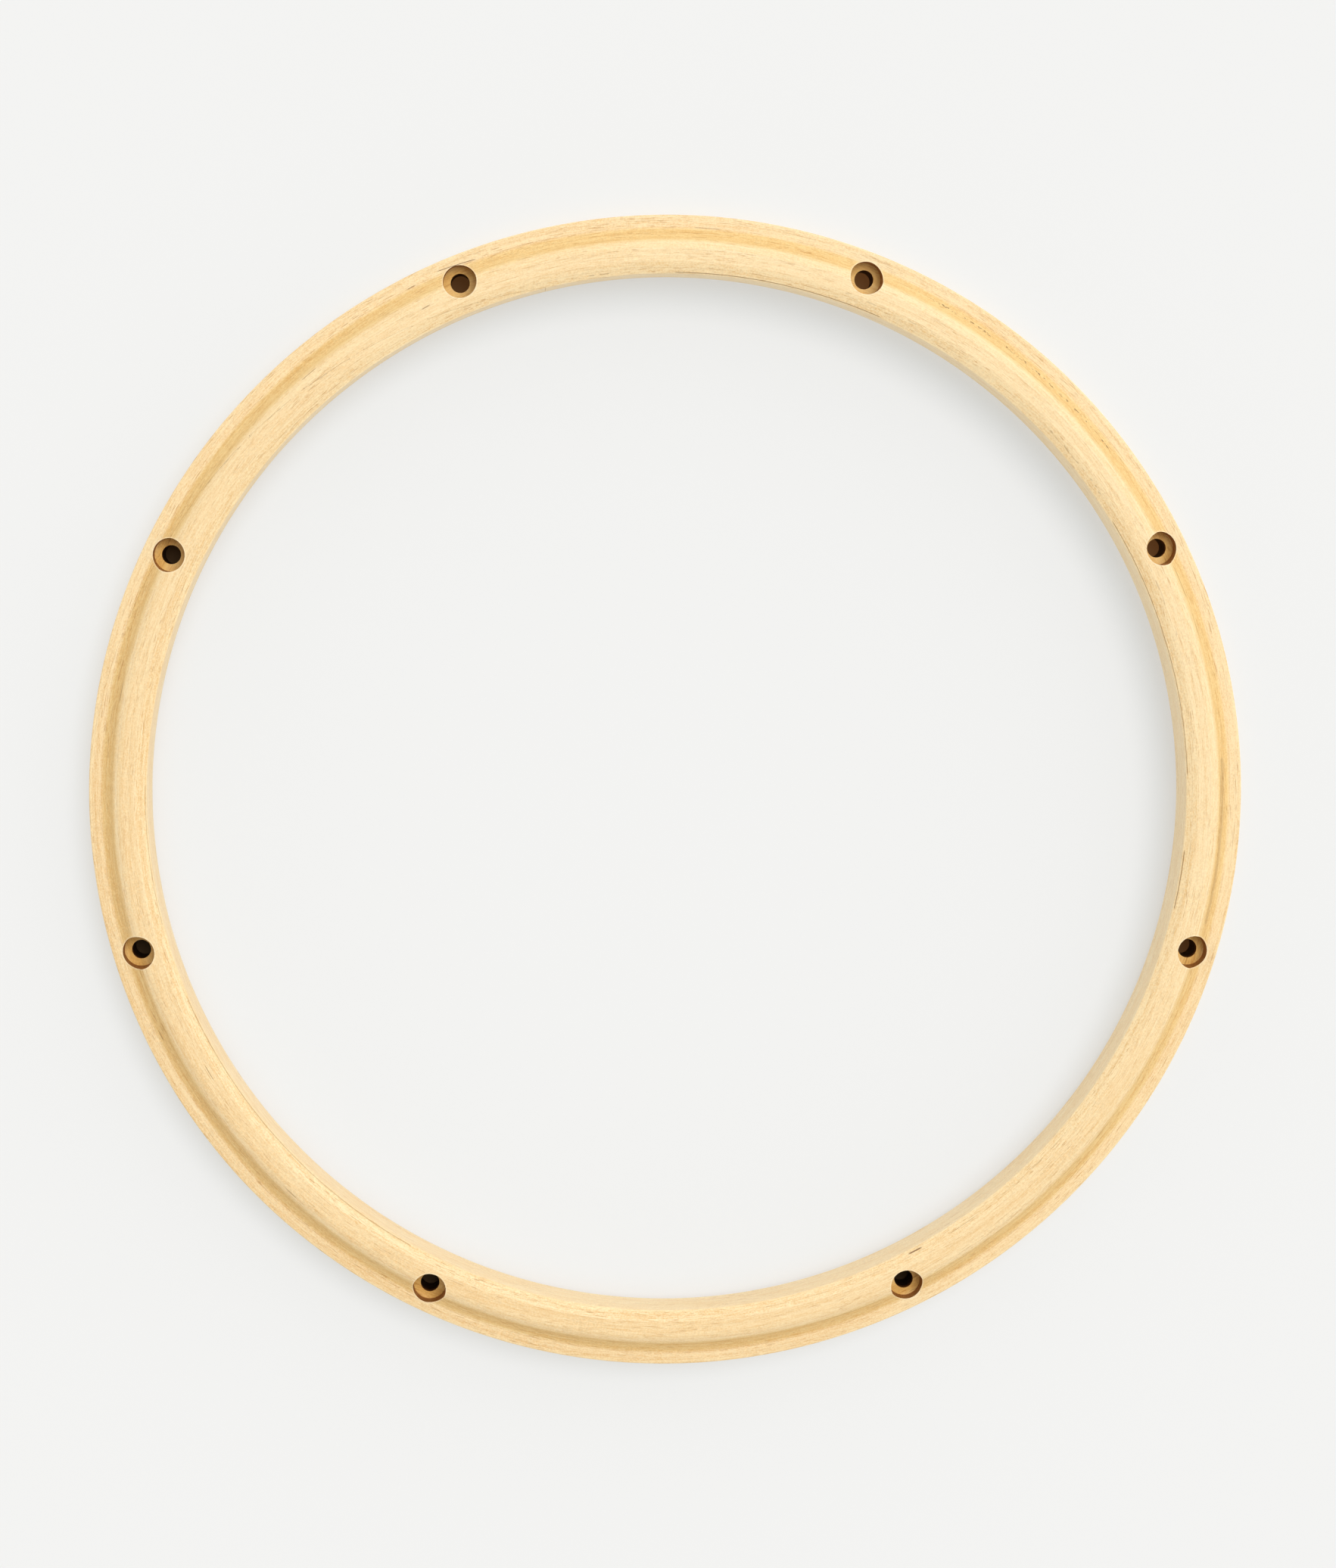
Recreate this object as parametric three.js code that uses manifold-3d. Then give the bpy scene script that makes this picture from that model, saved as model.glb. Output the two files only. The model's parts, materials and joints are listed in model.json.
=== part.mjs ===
// A wooden drum hoop: ten bent maple plies glued into a ring, closed by one long scarf joint,
// then turned to a beaded section, rebated underneath for the drumhead and bored for eight tension rods.
// Millimetres, +Z up. The origin is the ring's centre on its flat underside. +Y is about half way
// between two rod holes, and angles run clockwise from +Y as seen from above.

import * as THREE from "three";
import { mergeVertices } from "three/addons/utils/BufferGeometryUtils.js";
import Module from "manifold-3d";

const wasm = await Module();
wasm.setup();

// Plies and ring
const PLY_COUNT = 10;
const PLY_PITCH = 2.05;
const GLUE_LINE = 0.05;
const INNER_R = 180;
const OUTER_R = INNER_R + PLY_COUNT * PLY_PITCH;
const HEIGHT = 26.5;
const FACETS = 72;

// Section: flat outer ledge, a cove that climbs inwards, a step on a glue line and a rounded bead
const LEDGE_Z = 19.5;
const LEDGE_EDGE_ROUND = 0.7;
const COVE_OUTER_R = 196.4;
const COVE_EASE_R = 194.8;
const COVE_TOP_Z = 23.1;
const BEAD_OUTER_R = 192.3;
const SHOULDER_Z = 23.7;
const SHOULDER_EASE_R = 190.4;
const CREST_OUTER_R = 188.2;
const CREST_INNER_R = 184.4;
const INNER_EASE_R = 183;
const ARRIS_Z = 25;

// Underside: rebate that sits over the drumhead's flesh hoop
const REBATE_R = 185.5;
const REBATE_DEPTH = 6;
const EDGE_CHAMFER = 0.5;

// Tension rod holes, drilled on one circle but not evenly spaced
const ROD_CIRCLE_R = 191.25;
const ROD_ANGLES_DEG = [20.9, 63.4, 106.8, 154.3, 206.2, 254.0, 296.2, 338.1];
const ROD_HOLE_R = 3.3;
const COUNTERBORE_R = 5.8;
const SEAT_Z = 13.2;
const BORE_FACETS = 24;

// Scarf joint: one spiral cut from the outer face to the inner face
const SCARF_START_DEG = 273.0;
const SCARF_DEG_PER_PLY = 7.44;
const SCARF_TIP = 0.25;
const SCARF_GLUE_LINE = 0.06;
const SCARF_END_GAP = 0.3;
const SCARF_STEPS = 4;

// How finely curves are stepped, and how far a cutter runs past the wood
const EDGE_POINTS = 2;
const COVE_POINTS = 4;
const SHOULDER_POINTS = 4;
const INNER_SLOPE_POINTS = 3;
const SHORTEST_SIDE = 1e-3;
const WELD_DISTANCE = 1e-4;
const CLEARANCE = 1;

const MAPLE_ROUGHNESS = 0.55;
const MAPLE_TONES = [0xf0d6a2, 0xe9cb92, 0xf3dcac, 0xe6c68c];

const radians = THREE.MathUtils.degToRad;

function polar(radius, degrees) {
  const angle = radians(degrees);
  return new THREE.Vector2(radius * Math.sin(angle), radius * Math.cos(angle));
}

function toSolid(geometry) {
  geometry.deleteAttribute("normal");
  geometry.deleteAttribute("uv");
  const merged = mergeVertices(geometry, WELD_DISTANCE);
  const mesh = new wasm.Mesh({
    numProp: 3,
    vertProperties: new Float32Array(merged.attributes.position.array),
    triVerts: new Uint32Array(merged.index.array),
  });
  mesh.merge();
  return new wasm.Manifold(mesh);
}

function toMesh(solid, name, color) {
  const cut = solid.getMesh();
  const geometry = new THREE.BufferGeometry();
  geometry.setAttribute("position", new THREE.BufferAttribute(cut.vertProperties, cut.numProp));
  geometry.setIndex(new THREE.BufferAttribute(cut.triVerts, 1));
  geometry.computeVertexNormals();
  const material = new THREE.MeshStandardMaterial({ color, roughness: MAPLE_ROUGHNESS, metalness: 0 });
  const mesh = new THREE.Mesh(geometry, material);
  mesh.name = name;
  return mesh;
}

// The whole hoop's section in (radius, height), drawn up the outer face and inwards over the top.
function hoopSection() {
  const edge = new THREE.Path();
  edge.moveTo(OUTER_R, LEDGE_Z - LEDGE_EDGE_ROUND);
  edge.quadraticCurveTo(OUTER_R, LEDGE_Z, OUTER_R - LEDGE_EDGE_ROUND, LEDGE_Z);

  const cove = new THREE.Path();
  cove.moveTo(COVE_OUTER_R, LEDGE_Z);
  cove.quadraticCurveTo(COVE_EASE_R, LEDGE_Z, BEAD_OUTER_R, COVE_TOP_Z);

  const shoulder = new THREE.Path();
  shoulder.moveTo(BEAD_OUTER_R, SHOULDER_Z);
  shoulder.quadraticCurveTo(SHOULDER_EASE_R, HEIGHT, CREST_OUTER_R, HEIGHT);

  const innerSlope = new THREE.Path();
  innerSlope.moveTo(CREST_INNER_R, HEIGHT);
  innerSlope.quadraticCurveTo(INNER_EASE_R, HEIGHT, INNER_R, ARRIS_Z);

  return [
    new THREE.Vector2(OUTER_R - EDGE_CHAMFER, 0),
    new THREE.Vector2(OUTER_R, EDGE_CHAMFER),
    ...edge.getPoints(EDGE_POINTS),
    ...cove.getPoints(COVE_POINTS),
    ...shoulder.getPoints(SHOULDER_POINTS),
    ...innerSlope.getPoints(INNER_SLOPE_POINTS),
    new THREE.Vector2(INNER_R, REBATE_DEPTH + EDGE_CHAMFER),
    new THREE.Vector2(INNER_R + EDGE_CHAMFER, REBATE_DEPTH),
    new THREE.Vector2(REBATE_R, REBATE_DEPTH),
    new THREE.Vector2(REBATE_R, 0),
  ];
}

// Keeps the part of a closed outline on one side of an upright line at the given radius.
function clip(outline, radius, keepOutside) {
  const inside = (p) => (keepOutside ? p.x >= radius : p.x <= radius);
  const kept = [];
  outline.forEach((point, i) => {
    const next = outline[(i + 1) % outline.length];
    if (inside(point)) {
      kept.push(point);
    }
    if (inside(point) !== inside(next)) {
      kept.push(point.clone().lerp(next, (radius - point.x) / (next.x - point.x)));
    }
  });
  return kept;
}

function withoutRepeats(outline) {
  return outline.filter((point, i) => point.distanceTo(outline[(i + 1) % outline.length]) > SHORTEST_SIDE);
}

// Ply 1 is the outermost.
function plyOuterR(ply) {
  return OUTER_R - (ply - 1) * PLY_PITCH;
}

function plySection(ply) {
  const outer = plyOuterR(ply) - (ply > 1 ? GLUE_LINE / 2 : 0);
  const inner = plyOuterR(ply + 1) + (ply < PLY_COUNT ? GLUE_LINE / 2 : 0);
  return withoutRepeats(clip(clip(hoopSection(), outer, false), inner, true));
}

function plyRing(ply) {
  const section = plySection(ply);
  const ring = new THREE.LatheGeometry([...section, section[0]], FACETS);
  ring.rotateX(Math.PI / 2);
  return toSolid(ring);
}

// The narrow slot where a ply's two ends meet.
// It enters through the outer face, follows the spiral and leaves through the inner face.
function scarfSlot(ply) {
  const outer = plyOuterR(ply);
  const startDeg = SCARF_START_DEG + (ply - 1) * SCARF_DEG_PER_PLY;
  const tipShare = SCARF_TIP / PLY_PITCH;
  const path = [{ radius: outer + CLEARANCE, share: tipShare }];
  for (let step = 0; step <= SCARF_STEPS; step += 1) {
    const share = THREE.MathUtils.lerp(tipShare, 1 - tipShare, step / SCARF_STEPS);
    path.push({ radius: outer - share * PLY_PITCH, share });
  }
  path.push({ radius: outer - PLY_PITCH - CLEARANCE, share: 1 - tipShare });

  const side = (sign) => path.map(({ radius, share }) => {
    const degrees = startDeg + share * SCARF_DEG_PER_PLY;
    const turn = THREE.MathUtils.radToDeg(SCARF_END_GAP / 2 / radius);
    return polar(radius + sign * SCARF_GLUE_LINE / 2, degrees + sign * turn);
  });
  const outline = new THREE.Shape([...side(1), ...side(-1).reverse()]);
  const slot = new THREE.ExtrudeGeometry(outline, { depth: HEIGHT + 2 * CLEARANCE, bevelEnabled: false });
  slot.translate(0, 0, -CLEARANCE);
  return toSolid(slot);
}

function uprightCylinder(radius, bottomZ, topZ, centre) {
  const cylinder = new THREE.CylinderGeometry(radius, radius, topZ - bottomZ, BORE_FACETS);
  cylinder.rotateX(Math.PI / 2);
  cylinder.translate(centre.x, centre.y, (topZ + bottomZ) / 2);
  return toSolid(cylinder);
}

function rodBore(degrees) {
  const centre = polar(ROD_CIRCLE_R, degrees);
  const hole = uprightCylinder(ROD_HOLE_R, -CLEARANCE, SEAT_Z + CLEARANCE, centre);
  const counterbore = uprightCylinder(COUNTERBORE_R, SEAT_Z, HEIGHT + CLEARANCE, centre);
  return hole.add(counterbore);
}

function clockwiseDeg(solid) {
  const box = solid.boundingBox();
  const x = (box.min[0] + box.max[0]) / 2;
  const y = (box.min[1] + box.max[1]) / 2;
  return (THREE.MathUtils.radToDeg(Math.atan2(x, y)) + 360) % 360;
}

function plyName(ply) {
  const place = { 1: "_outer", [PLY_COUNT]: "_inner" }[ply] ?? "";
  return `ply_${String(ply).padStart(2, "0")}${place}`;
}

const rodBores = ROD_ANGLES_DEG.map(rodBore);

function plyMeshes(ply) {
  let solid = plyRing(ply).subtract(scarfSlot(ply));
  rodBores.forEach((bore) => {
    solid = solid.subtract(bore);
  });
  const color = MAPLE_TONES[ply % MAPLE_TONES.length];
  const pieces = solid.decompose().sort((a, b) => clockwiseDeg(a) - clockwiseDeg(b));
  if (pieces.length === 1) {
    return [toMesh(pieces[0], plyName(ply), color)];
  }
  return pieces.map((piece, i) => toMesh(piece, `${plyName(ply)}_arc_${i + 1}`, color));
}

const hoop = new THREE.Group();
for (let ply = 1; ply <= PLY_COUNT; ply += 1) {
  hoop.add(...plyMeshes(ply));
}

export default hoop;
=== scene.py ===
import json
import math
from collections import namedtuple

import bpy
import numpy as np
from mathutils import Matrix, Vector


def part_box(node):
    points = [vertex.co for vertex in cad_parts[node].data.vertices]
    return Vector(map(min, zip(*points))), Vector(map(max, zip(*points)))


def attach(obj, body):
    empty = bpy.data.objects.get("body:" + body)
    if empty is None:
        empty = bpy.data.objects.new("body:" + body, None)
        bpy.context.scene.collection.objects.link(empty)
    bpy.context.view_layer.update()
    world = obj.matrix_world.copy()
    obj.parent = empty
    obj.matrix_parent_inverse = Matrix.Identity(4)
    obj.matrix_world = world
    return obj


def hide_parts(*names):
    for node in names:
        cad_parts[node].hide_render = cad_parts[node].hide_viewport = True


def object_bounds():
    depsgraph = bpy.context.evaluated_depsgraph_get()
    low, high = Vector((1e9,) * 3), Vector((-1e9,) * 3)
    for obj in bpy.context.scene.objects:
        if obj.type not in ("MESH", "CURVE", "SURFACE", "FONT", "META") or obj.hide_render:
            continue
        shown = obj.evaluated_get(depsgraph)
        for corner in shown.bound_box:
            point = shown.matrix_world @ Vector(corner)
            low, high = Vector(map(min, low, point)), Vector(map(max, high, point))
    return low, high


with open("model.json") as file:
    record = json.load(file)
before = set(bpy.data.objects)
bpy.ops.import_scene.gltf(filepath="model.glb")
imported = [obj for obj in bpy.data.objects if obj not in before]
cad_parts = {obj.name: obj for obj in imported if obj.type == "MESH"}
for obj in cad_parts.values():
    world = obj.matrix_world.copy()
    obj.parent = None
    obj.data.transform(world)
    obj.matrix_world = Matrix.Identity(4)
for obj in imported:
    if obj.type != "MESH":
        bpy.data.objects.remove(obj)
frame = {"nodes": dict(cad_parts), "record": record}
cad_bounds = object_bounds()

# Lengths are millimetres until they become mesh or scene values.
# Angles are degrees clockwise from +Y, seen from above.
MM = 0.001
record = frame["record"]


def ply_reach(node):
    """Outer radius of a whole ply of the frame."""
    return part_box(node)[1].x / MM


# Ring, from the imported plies; ply 1 is the outermost
PLY_COUNT = 10
OUTER_R = cad_bounds[1].x / MM
PLY_PITCH = (ply_reach("ply_02") - ply_reach("ply_10_inner")) / (PLY_COUNT - 2)
INNER_R = OUTER_R - PLY_COUNT * PLY_PITCH
GLUE_GAP = 0.01

# Section: outer ledge, a cove that climbs inwards, a step on a glue line and a rounded bead
HEIGHT = 26.5
LEDGE_Z = 19.5
LEDGE_EDGE_ROUND = 0.7
COVE_OUTER_R = 196.4
COVE_EASE_R = 194.8
COVE_TOP_Z = 23.1
BEAD_OUTER_R = 192.3
SHOULDER_Z = 23.7
SHOULDER_EASE_R = 190.4
CREST_OUTER_R = 188.2
CREST_INNER_R = 184.4
INNER_EASE_R = 183.0
ARRIS_Z = 25.0
ARRIS_ROUND = 0.35
REBATE_R = 185.5
REBATE_DEPTH = 6.0
EDGE_CHAMFER = 0.5

# Rod holes
ROD_CIRCLE_R = 191.25
ROD_HOLE_R = 3.3
COUNTERBORE_R = 5.8
BORE_STEPS = 72

# Scarf joint
SCARF_START = 273.0
SCARF_DEG_PER_PLY = 7.44
SCARF_TIP = 0.25
SCARF_GAP = 0.03
SCARF_END_GAP = 0.12
SCARF_STEPS = 12

# How finely shapes are stepped, and how far a cutter runs past the wood
RING_STEPS = 720
EDGE_STEPS = 6
CURVE_STEPS = 16
ARRIS_STEPS = 4
SHORTEST_SIDE = 1e-3
CUT_MARGIN = 1.0

# Edges sharper than this stay crisp
SHARP_DEG = 32.0
# Greatest upward share of an upright face's normal, least of a flat one's
UPRIGHT_RISE = 0.02
FLAT_RISE = 0.9
# How far off a bored face may lie
SEAT_SLACK = 0.02
WALL_SLACK = 0.01


def rod_centres():
    """The middle of each rod hole, in millimetres, from the frame's record."""
    boxes = [o["box_m"] for o in record["physics"]["openings"] if o["name"].startswith("rod_hole")]
    return [((low[0] + high[0]) / 2 / MM, (low[1] + high[1]) / 2 / MM) for low, high in boxes]


def seat_height():
    """Height of the counterbores' flat floors."""
    return next(m["pos_m"][2] for m in record["mounts"] if m["name"] == "rod_seat_1") / MM


ROD_CENTRES = rod_centres()
SEAT_Z = seat_height()


# ---------------------------------------------------------------- section

def quadratic(a, b, c, steps):
    """Points of a quadratic curve from a to c with handle b."""
    t = np.linspace(0, 1, steps + 1)[:, None]
    a, b, c = (np.array(p, float) for p in (a, b, c))
    return (1 - t) ** 2 * a + 2 * t * (1 - t) * b + t ** 2 * c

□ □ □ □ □

> Set exercise:
Reproduce exactly the lines from the line with "bpy.context.view_layer.update()" to the line with "for node in", both end lines included.

> The output:
    bpy.context.view_layer.update()
    world = obj.matrix_world.copy()
    obj.parent = empty
    obj.matrix_parent_inverse = Matrix.Identity(4)
    obj.matrix_world = world
    return obj


def hide_parts(*names):
    for node in names:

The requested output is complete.